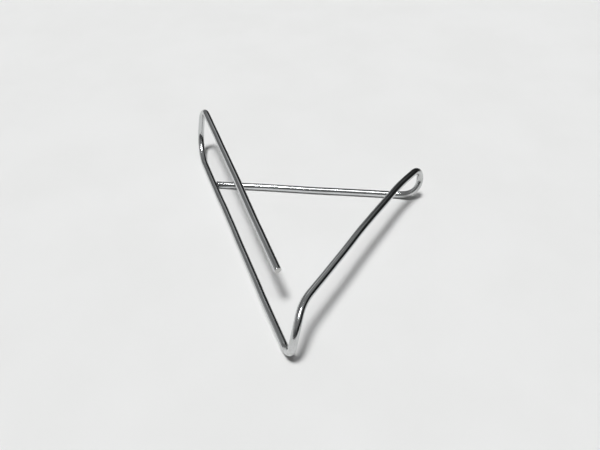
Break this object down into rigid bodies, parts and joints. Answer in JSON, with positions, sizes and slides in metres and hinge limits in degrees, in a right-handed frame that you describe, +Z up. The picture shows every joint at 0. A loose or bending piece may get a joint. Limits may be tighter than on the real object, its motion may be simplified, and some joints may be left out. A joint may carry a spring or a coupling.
{
  "type": "cable needle",
  "caption": "Bright wire bent into a small open triangular stand with looped corners: a raised arm joins the arms lying flat, and a free arm runs back above them to a plain cut tip.",
  "frame": {"origin": "on the table, under the middle of the wire's footprint", "axes": "+Z up from the table, +Y towards the loop where the free arm turns back, away from the front loop, +X towards the loop between the raised arm and the short arm"},
  "size_m": [0.0412, 0.0486, 0.0099],
  "materials": {
    "bright_wire": "bright plated steel wire, polished, with fine drawing lines along its length and handling scratches"
  },
  "bodies": {
    "root": {"bent_wire": "bright_wire"}
  },
  "joints": []
}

The request
Quote the listing in full, please, keeping every line exact.

Worked answer
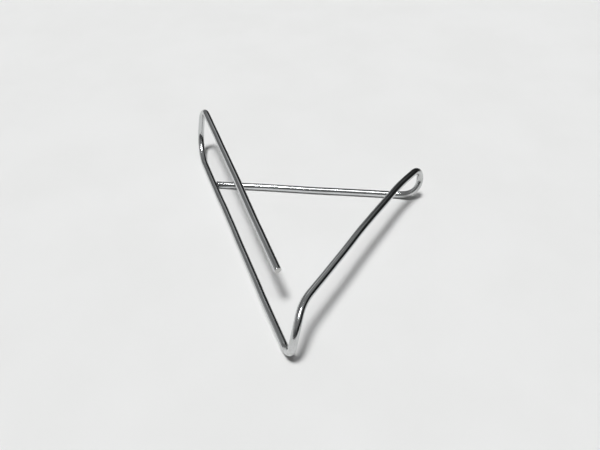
Break this object down into rigid bodies, parts and joints. Answer in JSON, with positions, sizes and slides in metres and hinge limits in degrees, in a right-handed frame that you describe, +Z up. The picture shows every joint at 0. A loose or bending piece may get a joint. Limits may be tighter than on the real object, its motion may be simplified, and some joints may be left out. A joint may carry a spring or a coupling.
{
  "type": "cable needle",
  "caption": "Bright wire bent into a small open triangular stand with looped corners: a raised arm joins the arms lying flat, and a free arm runs back above them to a plain cut tip.",
  "frame": {"origin": "on the table, under the middle of the wire's footprint", "axes": "+Z up from the table, +Y towards the loop where the free arm turns back, away from the front loop, +X towards the loop between the raised arm and the short arm"},
  "size_m": [0.0412, 0.0486, 0.0099],
  "materials": {
    "bright_wire": "bright plated steel wire, polished, with fine drawing lines along its length and handling scratches"
  },
  "bodies": {
    "root": {"bent_wire": "bright_wire"}
  },
  "joints": []
}